The presence of all these outsiders is naturally bringing changes. To note but one: a traditional small-town two-counter grocery store with a bakery out the back has become a luxury supermarket.

In the Sixties, J J Field & Co, in Skibbereen, sold Irish staples such as potatoes, lamb and onions, with no frills; today, Fields has more than 10 times as much floorspace and is the Fortnum & Mason of the west, stocking champagne, wild salmon, venison and free-range duck. John Field, the owner, is negotiating with suppliers of Russian caviare and the supermarket is introducing its own-label brand for 150 lines, including marmalades, biscuits, salad oil and olive oil, of which Fields stocks 12 varieties.

Another concern, said Cork County Council senior executive planner Bob Gunkel, is the danger that the locals might get priced out of the housing market.
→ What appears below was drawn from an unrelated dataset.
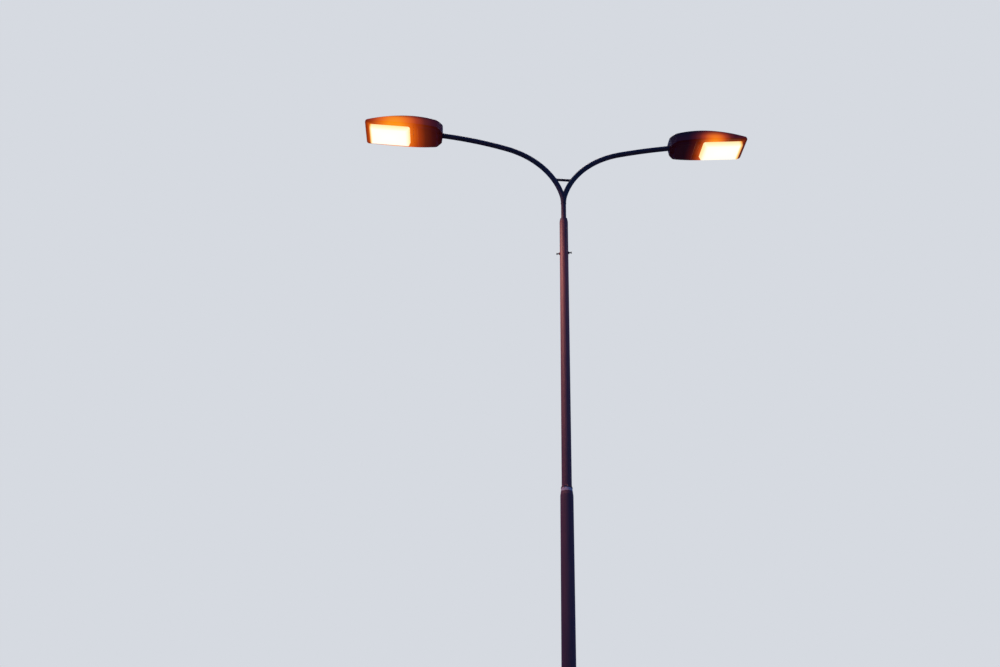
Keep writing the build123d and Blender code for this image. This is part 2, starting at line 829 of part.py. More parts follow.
holder_axis = Plane.YZ.offset(holder_start)
reflector_outside = reflector_block(0)
reflector_inside = reflector_block(reflector_wall)
with BuildPart() as reflector:
    add(reflector_outside)
    with BuildSketch(Plane.XY.offset(reflector_rim_height)):
        with Locations((bowl_middle_x, 0)):
            RectangleRounded(
                reflector_length + 2 * reflector_flange,
                reflector_width + 2 * reflector_flange,
                reflector_corner_radius,
            )
    extrude(amount=reflector_wall)
    add(reflector_inside, mode=Mode.SUBTRACT)
    with BuildSketch(holder_axis):
        with Locations((0, lamp_height)):
            Circle(holder_diameter / 2 + holder_hole_clearance)
    extrude(amount=2 * holder_length, mode=Mode.SUBTRACT)

# Lamp and its holder, both round about one line
lamp_axis = Axis((0, 0, lamp_height), (1, 0, 0))
cap_start = holder_end - lamp_cap_length
neck_radius = lamp_neck_diameter / 2
bulb_radius = lamp_diameter / 2
bulb_start = holder_end + lamp_neck_length
bulb_end = bulb_start + lamp_bulb_length
with BuildPart() as lamp:
    with BuildSketch(Plane.XZ):
        with BuildLine():
            cap_line = Polyline(
                (cap_start, lamp_height),
                (cap_start, lamp_height + neck_radius),
                (holder_end, lamp_height + neck_radius),
            )
            neck_line = Line(cap_line @ 1, (bulb_start, lamp_height + bulb_radius))
            side_line = Line(neck_line @ 1, (bulb_end - bulb_radius, lamp_height + bulb_radius))
            JernArc(start=side_line @ 1, tangent=(1, 0), radius=bulb_radius, arc_size=-90)
            Line((bulb_end, lamp_height), (cap_start, lamp_height))
        make_face()
    revolve(axis=lamp_axis)

with BuildPart() as lamp_holder:
    with BuildSketch(holder_axis):
        with Locations((0, lamp_height)):
            Circle(holder_diameter / 2)
    extrude(amount=holder_length)
    with BuildSketch(holder_axis.offset(holder_length)):
        with Locations((0, lamp_height)):
            Circle(neck_radius + holder_bore_clearance)
    extrude(amount=-lamp_cap_length - holder_bore_clearance, mode=Mode.SUBTRACT)
    rim_edges = lamp_holder.edges().filter_by(GeomType.CIRCLE).group_by(Axis.X)[-1]
    chamfer(rim_edges.sort_by(SortBy.RADIUS)[-1], holder_edge_chamfer)


def cover_belly(inset, top, depth, edge_round):
    """The gear cover's dished middle, set in by inset, from top down by depth."""
    margin = cover_belly_margin
    plan = lantern_outline(lid_inset + margin, cover_start + margin, cover_end - margin)
    with BuildPart() as belly:
        with BuildSketch(Plane.XY.offset(top)):
            add(plan)
            if inset:
                offset(amount=-inset)
        extrude(amount=-depth, taper=cover_belly_taper)
        fillet(belly.faces().sort_by(Axis.Z)[0].edges(), edge_round)
    return belly.part


# Gear cover: the hinged dished plate under the control gear
inner_belly_depth = cover_belly_depth + lid_thickness - cover_wall
belly_outside = cover_belly(0, lid_bottom, cover_belly_depth, cover_belly_round)
belly_inside = cover_belly(cover_wall, lid_top, inner_belly_depth, cover_wall)
cover_knuckles = lid_knuckles(cover_hinge_x, cover_hinge_spacing, cover_start)
cover_bore = hinge_bore(cover_hinge_x, bore_radius)
with BuildPart() as gear_cover:
    with BuildSketch(Plane.XY.offset(lid_top)):
        add(lantern_outline(lid_inset, cover_start, cover_end))
    extrude(amount=-lid_thickness)
    add(belly_outside)
    add(belly_inside, mode=Mode.SUBTRACT)
    with BuildSketch(Plane.XY.offset(lid_top)):
        with Locations((cover_end - cover_catch_inset, 0)):
            Circle(catch_shank_diameter / 2 + catch_clearance)
    extrude(amount=-lid_thickness, mode=Mode.SUBTRACT)
    add(cover_knuckles)
    add(cover_bore, mode=Mode.SUBTRACT)


def catch(x, places):
    """Slotted heads on short shanks that close a lid, at each place across the lantern."""
    with BuildPart() as heads:
        for y in places:
            with BuildSketch(Plane.XY.offset(lid_bottom)):
                with Locations((x, y)):
                    Circle(catch_head_diameter / 2)
            extrude(amount=-catch_head_height)
            with BuildSketch(Plane.XY.offset(lid_bottom)):
                with Locations((x, y)):
                    Circle(catch_shank_diameter / 2)
            extrude(amount=lid_thickness)
            with BuildSketch(Plane.XY.offset(lid_bottom - catch_head_height)):
                with Locations((x, y)):
                    Rectangle(catch_slot_width, catch_head_diameter)
            extrude(amount=catch_slot_depth, mode=Mode.SUBTRACT)
    return heads.part


# Hinge pins, one through each pair of ears
pin_length = 2 * (ear_shift + hinge_ear_width / 2 + hinge_pin_overhang)
with BuildPart() as hinge_pins:
    for hinge_x, spacing in hinges:
        for middle in (-spacing / 2, spacing / 2):
            with BuildSketch(Plane.XZ.offset(-middle - pin_length / 2)):
                with Locations((hinge_x, -hinge_drop)):
                    Circle(hinge_pin_radius - hinge_running_clearance / 4)
            extrude(amount=pin_length)

# Gear tray with the ballast and the capacitor under it
with BuildPart() as gear_tray:
    with BuildSketch(Plane.XY.offset(tray_height)):
        with Locations((tray_middle_x, 0)):
            Rectangle(tray_length, tray_width)
    extrude(amount=tray_thickness)
    with BuildSketch(Plane.XY.offset(tray_height)):
        with Locations((tray_middle_x, 0)):
            with GridLocations(1, tray_width - tray_thickness, 1, 2):
                Rectangle(tray_length, tray_thickness)
    extrude(amount=-tray_flange)

with BuildPart() as ballast:
    with BuildSketch(Plane.XY.offset(tray_height)):
        with Locations((tray_middle_x, -ballast_offset)):
            Rectangle(ballast_length, ballast_width)
    extrude(amount=-ballast_core_height)
    with BuildSketch(Plane.XY.offset(tray_height)):
        with Locations((tray_middle_x, -ballast_offset)):
            RectangleRounded(
                ballast_coil_length, ballast_width - 2 * ballast_coil_inset, ballast_coil_round
            )
    extrude(amount=-ballast_coil_height)
    fillet(ballast.faces().sort_by(Axis.Z)[0].edges(), ballast_coil_round)

capacitor_height = tray_height - capacitor_diameter / 2 - post_gap
with BuildPart() as capacitor:
    with BuildSketch(Plane.YZ.offset(tray_middle_x - capacitor_length / 2)):
        with Locations((capacitor_offset, capacitor_height)):
            Circle(capacitor_diameter / 2)
    extrude(amount=capacitor_length)
    fillet(capacitor.edges(), capacitor_edge_round)

lantern_parts = {
    "housing": housing.part,
    "spigot_clamp": spigot_clamp.part,
    "bowl_frame": bowl_frame.part,
    "bowl": bowl.part,
    "bowl_catches": catch(
        lantern_length - catch_tail_inset, (-catch_spacing / 2, catch_spacing / 2)
    ),
    "reflector": reflector.part,
    "lamp": lamp.part,
    "lamp_holder": lamp_holder.part,
    "gear_cover": gear_cover.part,
    "cover_catch": catch(cover_end - cover_catch_inset, (0,)),
    "gear_tray": gear_tray.part,
    "ballast": ballast.part,
    "capacitor": capacitor.part,
    "hinge_pins": hinge_pins.part,
}


def lantern_seat(side):
    """Where a lantern sits: turned about its arm, then tipped down and dropped to its rim."""
    _, entry = arm_path(side)
    slope = radians(arm_end_slope[side])
    way = {"left": -1, "right": 1}[side]
    along_arm = Plane(
        origin=entry,
        x_dir=(way * cos(slope), 0, sin(slope)),
        z_dir=(-way * sin(slope), 0, cos(slope)),
    )
    turned = along_arm.location * Location((0, 0, 0), (lantern_roll, 0, 0))
    tipped = turned * Location((0, 0, 0), (0, lantern_droop, 0))
    return tipped * Location((0, 0, -spigot_height))


# Write each finished piece
mast_parts = {
    "base_plate": base_plate.part,
    "base_gussets": base_gussets.part,
    "lower_tube": lower_tube.part,
    "door_frame": door_frame.part,
    "door": door.part,
    "door_locks": door_locks.part,
    "lower_weld_ring": lower_weld_ring,
    "middle_tube": middle_tube,
    "upper_weld_ring": upper_weld_ring,
    "top_tube": top_tube.part,
    "set_screws": set_screws.part,
    "bracket_cap": bracket_cap.part,
    "spacer_rings": spacer_rings.part,
    "bracket_stem": bracket_stem.part,
    "left_arm": arms["left"],
    "right_arm": arms["right"],
    "cross_bar": tie_bar,
}
for name, piece in mast_parts.items():
    piece.label = name
    export_step(piece, f"parts/{name}.step")
for side in ("left", "right"):
    seat = lantern_seat(side)
    for name, piece in lantern_parts.items():
        placed = piece.moved(seat)
        placed.label = f"{side}_{name}"
        export_step(placed, f"parts/{side}_{name}.step")
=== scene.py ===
import json
from functools import partial
from math import asin, cos, pi, radians, sin, sqrt

import bmesh
import bpy
from mathutils import Matrix, Vector


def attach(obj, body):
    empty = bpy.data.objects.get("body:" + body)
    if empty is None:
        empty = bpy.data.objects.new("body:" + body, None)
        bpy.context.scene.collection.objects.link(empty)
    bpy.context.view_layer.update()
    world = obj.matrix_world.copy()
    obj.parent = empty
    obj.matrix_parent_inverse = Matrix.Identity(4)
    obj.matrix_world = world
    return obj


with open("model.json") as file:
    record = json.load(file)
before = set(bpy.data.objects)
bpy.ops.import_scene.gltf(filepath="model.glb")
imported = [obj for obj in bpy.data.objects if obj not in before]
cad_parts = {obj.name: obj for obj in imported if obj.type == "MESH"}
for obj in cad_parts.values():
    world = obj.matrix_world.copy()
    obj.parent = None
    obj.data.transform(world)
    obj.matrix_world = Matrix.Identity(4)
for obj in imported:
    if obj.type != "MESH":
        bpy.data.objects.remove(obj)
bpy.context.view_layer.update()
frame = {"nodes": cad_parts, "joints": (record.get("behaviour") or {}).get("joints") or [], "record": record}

# Sizes are metres. +Z is up, the arms lie in the XZ plane and the cable door faces -Y.
SIDES = ("left", "right")

# The camera's place, found by fitting the mast, the arms and the lanterns to the photo
IMAGE_WIDTH = 1000
FOCAL_PIXELS = 852.7
SENSOR_WIDTH = 36.0
EYE = Vector((-0.7676, -6.8519, 1.9578))
YAW = radians(1.13)
PITCH = radians(34.02)
CAMERA_ROLL = radians(2.29)

# Base plate and mast
PLATE_THICKNESS = 0.025
ANCHOR_SPACING = 0.300
GUSSET_REACH = 0.095
GUSSET_HEIGHT = 0.160
GUSSET_THICKNESS = 0.010
LOWER_RADIUS = 0.06985
MIDDLE_RADIUS = 0.05715
TOP_RADIUS = 0.04445
LOWER_TOP = 2.600
MIDDLE_TOP = 5.000
LOWER_WALL = 0.0045
MIDDLE_WALL = 0.004
WELD_RING_HEIGHT = 0.011

# Bracket
STEM_RADIUS = 0.027
ARM_RADIUS = 0.0285
FORK_HEIGHT = 8.324
# The arms rise plumb from the fork, and its bends end where they stand at 76.4 degrees
FORK_BEND_RADIUS = 0.509
FORK_BEND_TURN = radians(90 - 76.4)
MAIN_BEND_RADIUS = 0.935
TIE_BAR_HEIGHT = 8.674
TIE_BAR_RADIUS = 0.014

# Lantern, in its own frame: x runs outwards from the nose and z = 0 is the rim
COVER_HINGE_X = 0.020
HINGE_DROP = 0.012
LID_BOTTOM = -0.0055
BOWL_MIDDLE_X = 0.595
BOWL_LENGTH = 0.462
BOWL_WIDTH = 0.254
LAMP_CAP_END = 0.368

# Anchor bolts' ends. The lock nut's height is a share of the nut's, and the crest of the thread
# reaches out by a share of its pitch
ANCHOR_SIZES = {
    "Plate thickness": PLATE_THICKNESS,
    "Washer diameter": 0.050,
    "Washer thickness": 0.004,
    "Across flats": 0.041,
    "Nut height": 0.0215,
    "Stud diameter": 0.027,
    "Stud top": 0.092,
    "Pitch": 0.003,
}
LOCK_NUT_SHARE = 0.6
LOCK_NUT_TURN = 0.4
THREAD_DEPTH = 0.0008
CREST_SHARE = 0.4
WASHER_SIDES = 40
STUD_SIDES = 32
THREAD_STEPS = 24

# Weld beads: drops laid one ripple apart, each a little different in size
WELD_SIZE = 0.0035
WELD_SIZES = {"Bead radius": WELD_SIZE, "Ripple": 0.003}
WELD_SINK = WELD_SIZE / 3
WELD_SEED = 7
SMALLEST_DROP = (0.85, 0.85, 0.72)
LARGEST_DROP = (1.1, 1.1, 0.8)
# Points along a ring and along a seam, and a rise small enough to measure a slope by
RING_STEPS = 72
SEAM_STEPS = 24
SHORT_RISE = 0.001

# Screws round each bowl frame
SCREW_SIZES = {"Head diameter": 0.011, "Head height": 0.003}
FRAME_SCREW_X = (0.40, 0.53, 0.66, 0.79)
FRAME_SCREW_Y = 0.153

# How rain and brush draw the paint's patterns out along the mast, and the streaks' share in them
RAIN_RUN = (1, 1, 0.12)
BRUSH_STROKE = (1, 1, 0.02)
STREAK_SHARE = 0.3
# The pale band under each step of the mast
PALE_BAND_WIDTH = 0.030
PALE_BAND_DROP = 0.011
PALE_BAND_WANDER = 0.016
# How far the roughness varies from place to place
PAINT_SPREAD = 0.24
ENAMEL_SPREAD = 0.2
METAL_SPREAD = 0.3
ENAMEL_ROUGHNESS = 0.48

# The lamp's light painted on each lantern as a glow, in the lantern's own frame: where it is
# strongest, and how far it reaches along, across and up
GLOW_MIDDLE = {"left": (0.535, 0, 0), "right": (0.49, 0, 0)}
GLOW_REACH = {"left": (0.56, 0.93, 0.5), "right": (0.32, 0.64, 0.29)}
# Beside the glass it is no weaker than at this share of that reach, and it weakens from there
# by one whole reach over this distance
RIM_START = {"left": 0.38, "right": 0.52}
RIM_REACH = 0.20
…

To help counter this, the council has approved a policy for two of the towns that have faced the most intense pressure for holiday-home development which says that such schemes should contain 15-20 per cent homes for people living there all year round.

Generally though, the English community is small enough and well-mannered enough to mix in with the locals and be popular.

"They get on fine," said Thomas Newman, postmaster at Schull. "They've been here a long time. They've settled in. They are treated really like Irish people."

This might change if West Cork becomes a Green Dordogne in every way, and overrun; but for the locals there is at least one piece of good news. Liz Hurley and Hugh Grant, it was reported recently, have abandoned attempts to find an Irish holiday home.

After months of inspecting properties, they have decided Ireland is not for them. The people of Cork might be grateful: the golden couple will be buying in France instead.